Da fine febbraio gli Stati Uniti hanno proibito l’importazione di petrolio russo, nell’ambito delle sanzioni varate per punire l’invasione russa dell’Ucraina. Anche l’Unione europea, dopo mesi di discussioni, ha deciso di seguire l’esempio di Washington e l’embargo sul petrolio russo scatterà dal 5 dicembre anche nel Vecchio Continente. Fino ad allora, però, i gruppi in Europa, Italia compresa, possono continuare a comprare il greggio russo senza problemi. Come fa la Isab di Priolo.
Ma le sanzioni Usa prevedono un’eccezione, risparmiando tutti i prodotti di origine russa che hanno avuto «una trasformazione sostanziale» in un altro Paese. E la stessa Lukoil non è stata sanzionata dagli Stati Uniti, mantenendo una presenza sul suolo americano, dove distribuisce prodotti petroliferi a 11 Stati. Può farlo perché il petrolio nel suo viaggio verso l’America si ferma in Sicilia, appunto.
Dal marzo di quest’anno la raffineria di Priolo ha esportato quasi 5 milioni di barili di prodotti petroliferi negli Stati Uniti, di cui 2,5 milioni di barili di benzina., abbastanza per fare il pieno di 7 milioni di automobili.
Il Wall Street Journal ha tracciato petroliere che hanno consegnato i prodotti raffinati provenienti dalla Sicilia a sette diversi compratori in 13 diverse location, incluso i terminali di Exxon vicino a Huston e in New Jersey. Exxon ha ribadito di rispettare le sanzioni e che tutti i prodotti in questione acquistati sono certificati italiani. Lukoil invece non ha risposto alle molteplici domande da parte del giornale.
L’embargo sul petrolio dalla Russia, che entrerà in vigore nella Ue il 5 dicembre, chiuderà il bug di Priolo nella rete delle sanzioni. Costringendo probabilmente la raffineria a sospendere l’attività, con ricadute pesanti sui lavoratori siciliani.
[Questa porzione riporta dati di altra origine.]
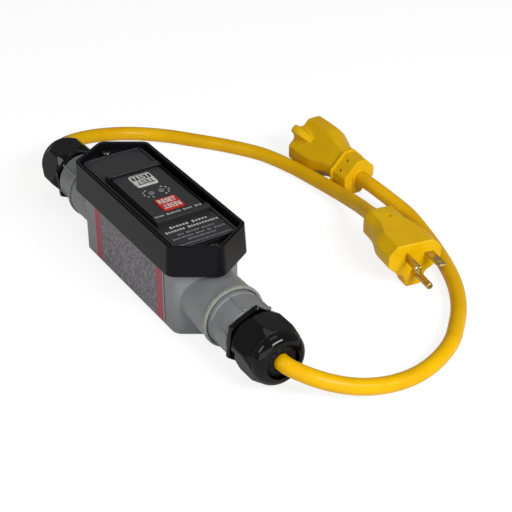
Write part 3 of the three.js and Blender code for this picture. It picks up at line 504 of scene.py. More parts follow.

La raffineria di Priolo è responsabile del 20% del volume di raffinazione italiano con circa 10 milioni di tonnellate annue, che possono arrivare a un massimo di 14, e ha circa mille dipendenti. Indirettamente, l’azienda dà lavoro ad altre 2mila persone circa che, se consideriamo tutta l’area industriale di Siracusa a cui l’azienda è connessa, arrivano ad essere diecimila. Il volume finanziario generato in Sicilia è di circa 600 milioni di euro l’anno, mentre tutta l’area industriale vale il 51% del Pil della provincia di Siracusa.
Una potenziale chiusura dell’impianto avrebbe esiti disastrosi per l’economia siciliana, con effetti a cascata sul Sud Italia e gli approvvigionamenti di greggio in Italia. Il nuovo ministro delle Imprese e del Made in Italy Adolfo Russo si sta già occupando della vicenda. «Un primo provvedimento è già avvenuto, con la lettera del comitato per la sicurezza finanziaria del Mef, che certifica che l’azienda non è sottoposta a sanzioni. È un primo significativo passo, in poche ore, a cui ne seguiranno altri per creare il miglior contesto possibile perché l’azienda possa superare il passaggio decisivo del 5 dicembre e continuare la sua attività», ha detto Urso, non escludendo anche un possibile intervento per la raffineria di Priolo tramite Sace.